One would think that these results would be cause for celebration, and indeed, I’m becoming more and more convinced that the marriage of technology, adolescent brain development, and the autonomy provided by the personal learning plans is a very good match. But these developments have also been cause for a great deal of reflection about the pervasive, standards-based, assessment-driven educational philosophy that has become the norm.

Are standards important? Absolutely. They provide a common framework for educators seeking to improve those skills that have been determined as most important for college and career readiness. I use them all the time to structure lessons, develop instruction,  and to create valid and proficiency-based assessments. I have no problem with utilizing them to make my classroom a more structured and productive learning environment.

At the same time, I’m becoming increasingly aware of the authoritarian nature of a standards-based, top-down system that asks students of wildly different interests, abilities, and aptitudes to “meet the standard”. Should educators contemplate a different framework? One that allows students to develop understanding related to personal interests, utilizes intrinsic motivation, and encourages the use of technology to explore and differentiate the learning?
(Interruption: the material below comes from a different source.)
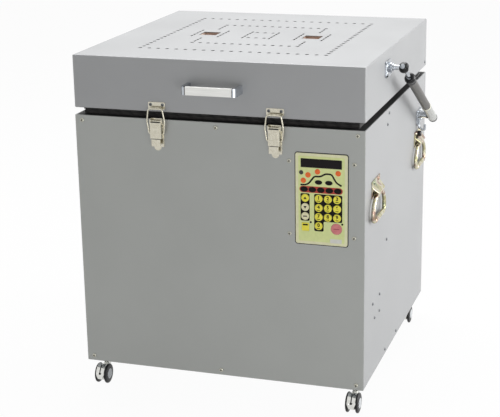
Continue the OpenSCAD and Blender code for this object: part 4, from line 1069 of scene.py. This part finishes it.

As a small test of these ideas, and in an effort to develop student interest in a new unit on Industrial Revolution, I shared a Google Doc with the class. I created a simple table, some basic instructions, and three time periods that would be of importance. Students then were allowed to explore resources. The results were amazing. Check out this time lapse video of student minds at work.

Next up? We’ll classify the ideas, re-define our questions, and then compare what they have found to the unit I had tentatively planned. I can use student interest to help guide the way. To my thinking, this constructivist approach, on a foundation of standards and teacher guidance, contributes to a positive learning culture. More importantly, this framework is one that has resonated out of personal learning plans and into the curriculum. Students, indeed, are leading the way.